The remainder of this paper is organized as follows: Section 2 reviews the related work; Section 3 introduces the relevant theories of hypergraph matching; Section 4 provides a detailed introduction to the proposed hypergraph architecture; Section 5 presents the experimental results and discussion; Section 6 concludes the paper.

2. Related Works

2.1. Detection-Based-Embedding

Online MOT algorithms based on deep learning are divided into two frameworks: detection-based tracking and joint detection tracking, with the difference being the presence or absence of a tracking module integrated with the object detection network.
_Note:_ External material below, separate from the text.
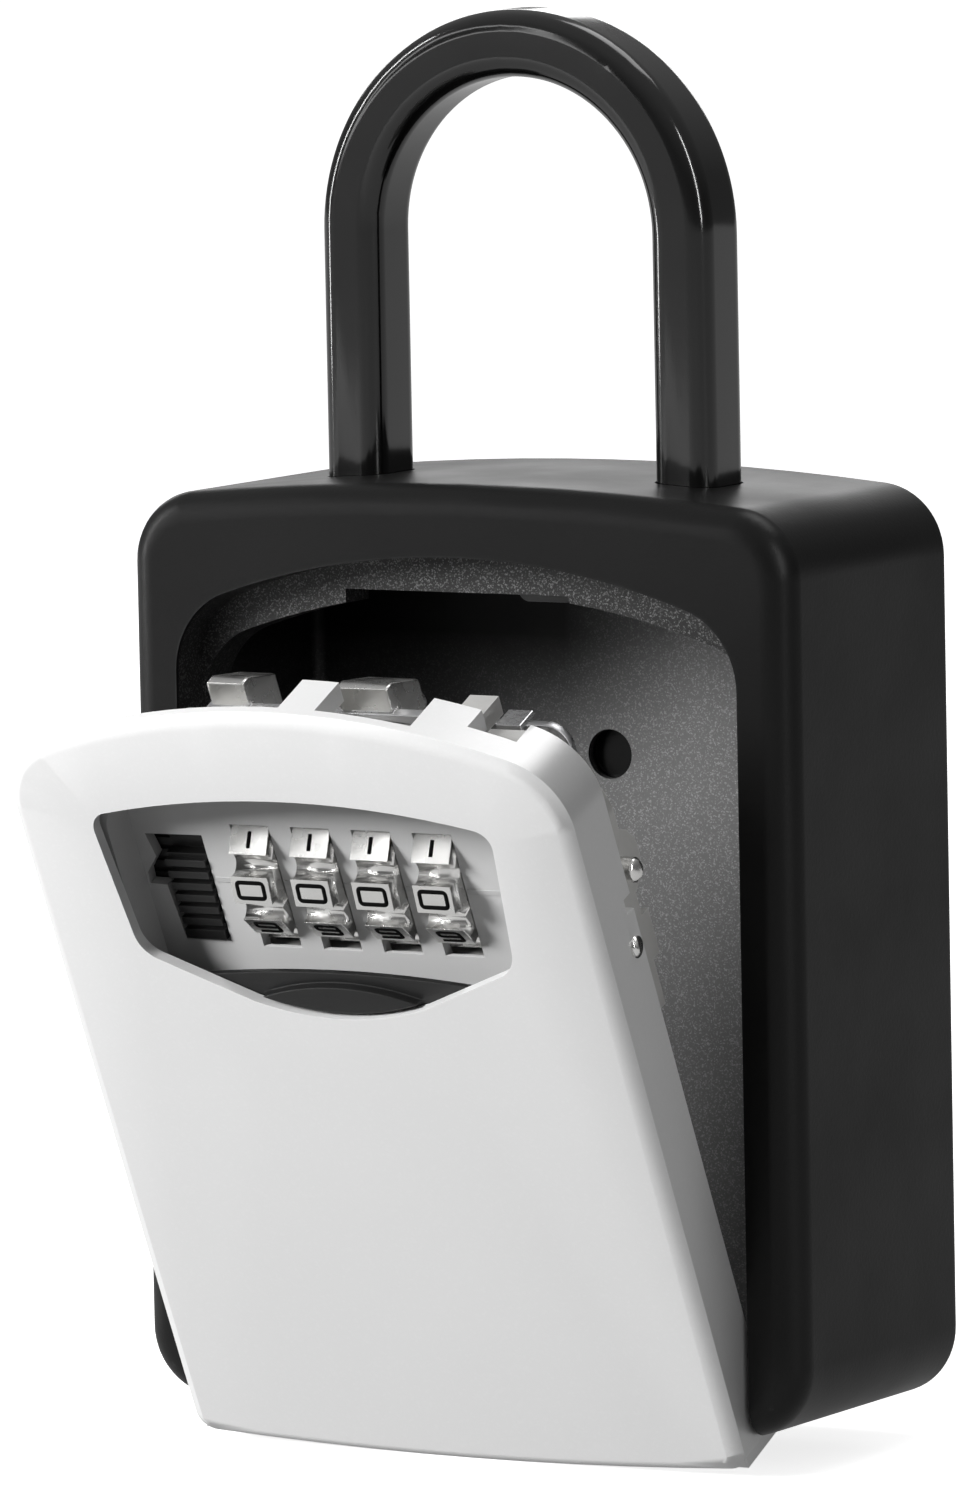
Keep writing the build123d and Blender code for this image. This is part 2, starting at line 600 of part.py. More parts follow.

MOT algorithms based on deep object detectors [15,16,17] incorporate high-performance deep learning object detectors in the detection part of the MOT process, such as Region-based Convolutional Neural Networks (R-CNNs) [18,19], Single Shot Multibox Detector (SSD) [20], and You Only Look Once (YOLO) [21,22], to enhance the performance of online MOT algorithms. The typical Simple Online and Real-time Tracking (SORT) algorithm [15] is based on the traditional Hungarian association algorithm and uses the Faster R-CNN object detection network to replace the original Aggregate Channel Feature (ACF), achieving a significant improvement in tracking accuracy and speed. Subsequent research [6] has also shown a high positive correlation between detection accuracy and online MOT performance.

MOT algorithms based on deep object detectors generally take good object detection results as the pre-input and make improvements from the perspectives of appearance feature extraction, object feature prediction, and data association.

Compared to some online trackers [15,23,24] that only use simple motion modeling, the appearance features of the object can more robustly track objects that are occluded for a long time. For example, DeepSORT [25] uses a pre-trained ResNet network [26] on a large-scale dataset to extract the appearance features of the object, and then incorporates the similarity measurement of appearance features into the association cost for association, reducing the problem of object identity switching during the tracking process. To better simulate temporal information, some algorithms, independent of the detector, use the encoded vectors of the object’s geometric features (position, length, width, etc.) in historical frames and the appearance feature vectors and predict the change of the feature vectors through a temporal model for data association. For example, Exponential Moving Average (EMA) [10] aggregates the tracklet features to prevent occlusion and outlier feature points from affecting the match. Dai et al. [27] connect the average appearance features with spatiotemporal features and then use Graph Convolutional Networks (GCNs) [28] to aggregate features to obtain long-term appearance features. In addition, for data association based on matching, a cost matrix is constructed through the similarity of tracklet features and detection features, and then the allocation matrix is solved, with the allocation matrix supervising the learning of motion features and appearance features. For instance, DeepMOT [29] proposes a deep Hungarian network, using a Bidirectional Recurrent Neural Network (BRNN) [30] to convey global information in the cost matrix, and its loss function is designed based on two differentiable evaluation indicators, making the allocation matrix output by the network more conducive to the improvement of the indicators. Shan et al. [31] further integrate the object’s position in the previous frames and appearance features to obtain better global spatiotemporal information, alleviating the problem of object feature variation over time.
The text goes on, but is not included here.